LONDON — Prime Minister Theresa May has reportedly promised to scrap the 1% cap on public sector pay rises following increasing pressure from a number of senior Conservative MPs.

Tory MPs including former party chairman Grant Shapps visited the prime minister in Downing Street this week to demand an end to the public sector pay freeze, according to multiple reports on Friday morning.

This followed chaos over the government's position on Wednesday, when the policy appeared to change to scrapping the cap, before the prime minister appeared to perform a U-turn on the U-turn, denying the pay cap was to be removed.

The cap was introduced by former prime minister David Cameron in 2010 and has resulted in public sector pay being frozen at one percent rises for the last seven years. May and her chancellor Philip Hammond have both insisted that the cap will remain until at least 2019, but it appears significant pressure from Conservative MPs has forced the prime minister to change the government's policy.
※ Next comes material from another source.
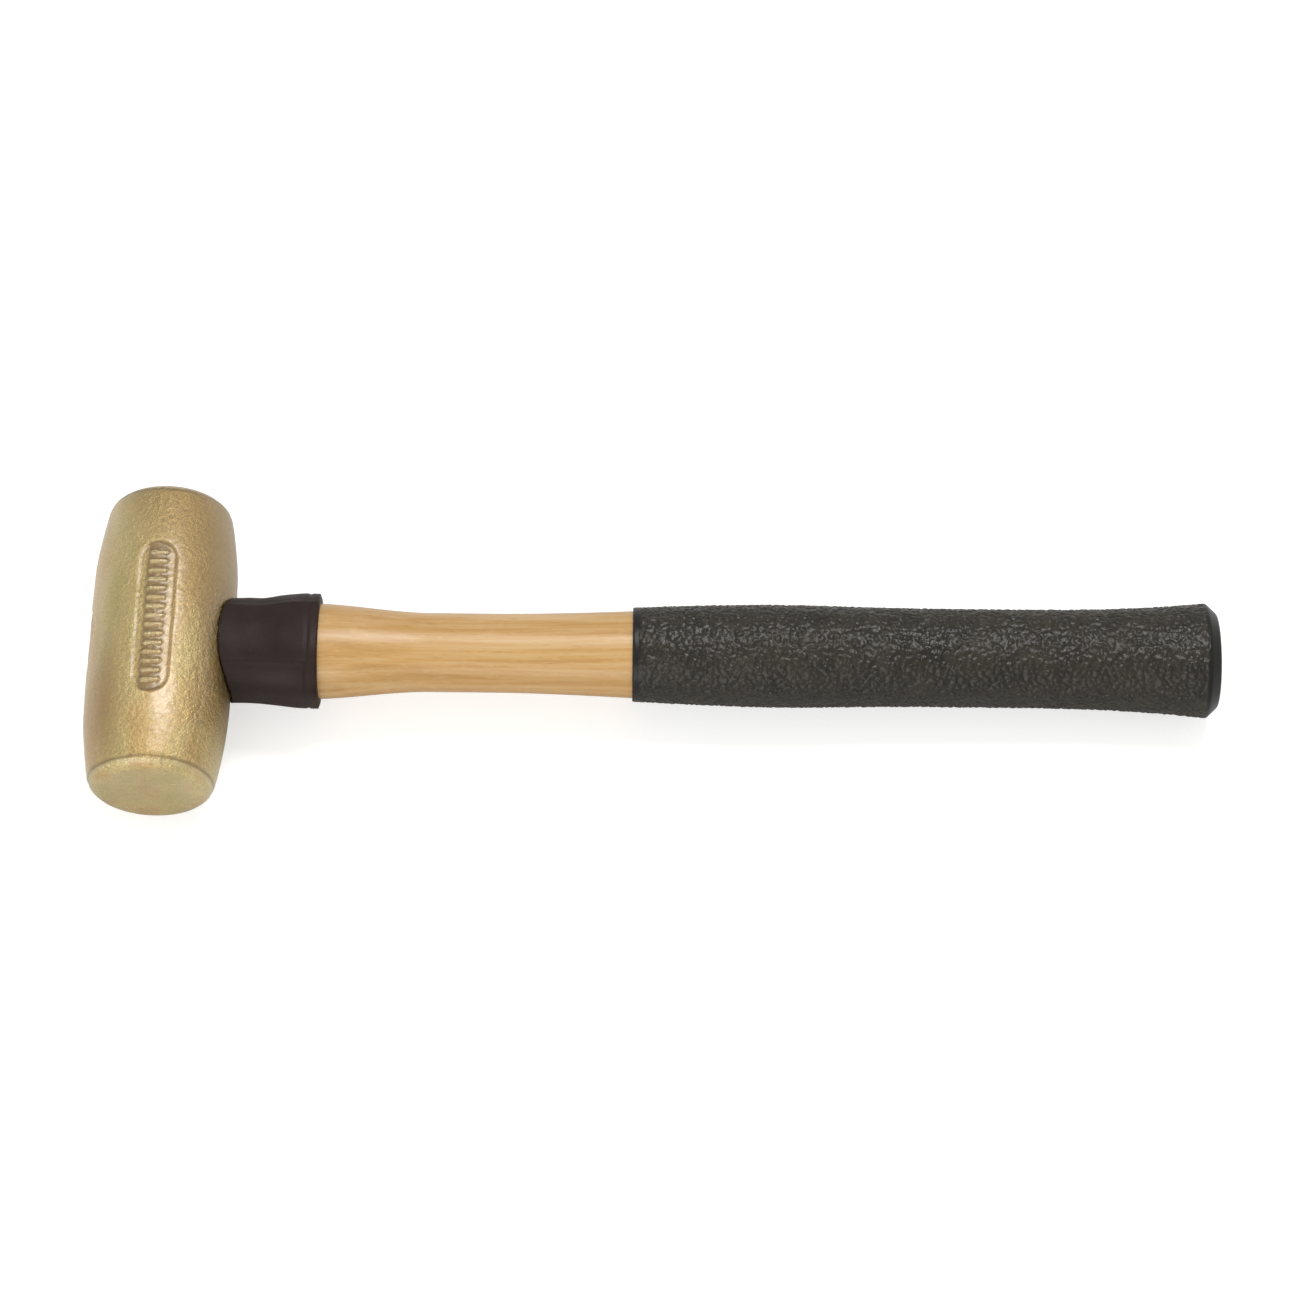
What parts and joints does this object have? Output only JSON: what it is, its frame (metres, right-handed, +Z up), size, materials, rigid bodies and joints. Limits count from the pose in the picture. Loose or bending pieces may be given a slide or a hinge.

One MP who was at this week's meeting in Downing Street, which included May's chief of staff Gavin Barwell, told the Sun newspaper: "Gavin told us that the PM completely accepts there needs to be some big changes of style and tone, but she can’t be seen to be pushed around by Comrade Corbyn.

"Instead, she and Philip Hammond will invite the pay review bodies to come back with bigger settlements in due course. We all came away very happy with what we heard."
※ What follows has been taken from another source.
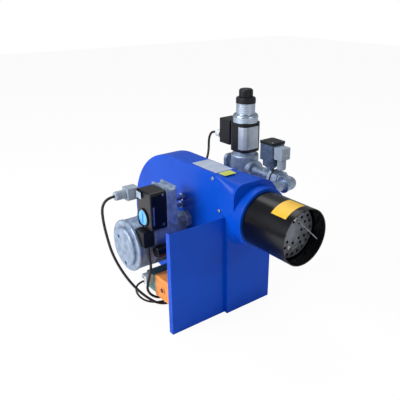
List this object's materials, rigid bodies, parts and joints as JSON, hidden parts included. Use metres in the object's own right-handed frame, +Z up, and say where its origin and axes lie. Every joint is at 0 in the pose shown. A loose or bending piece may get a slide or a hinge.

A number of senior Tories have publicly backed calls to scrap the pay cap this week. Former cabinet minister Robert Halfon the told Radio 4's Today programme on Friday: "I think we need to remove the public sector cap."

Asked how ending the public sector pay freeze would be funded, Halfon suggested it ought to come from cutting the amount of money Britain sends overseas as part of its foreign aid budget.

"We need to look at ways of using the existing budget," he told Today. 

"We have to look potentially at sacred cows, so what I’m suggesting is that we look at some of the overseas aid budget which is going to be roughly over £13 billion in the coming year.

"I’m very passionate about overseas aid," he added. "but we have to recognise that we haven’t got unlimited money pots."

On Wednesday Defence Secretary Sir Michael Fallon said that above-inflation wage increases for the public sector is something that government must think about enacting.

"This is something we have to consider, not just for the army, but right across the public sector as a whole," he said.

The Conservative minority government defeated a Labour amendment on Wednesday which called for an end to the public sector pay cap plus a reversal of cuts to public services. The Tories defeated the amendment with the aid of the Democratic Unionist Party by 323 votes to 309.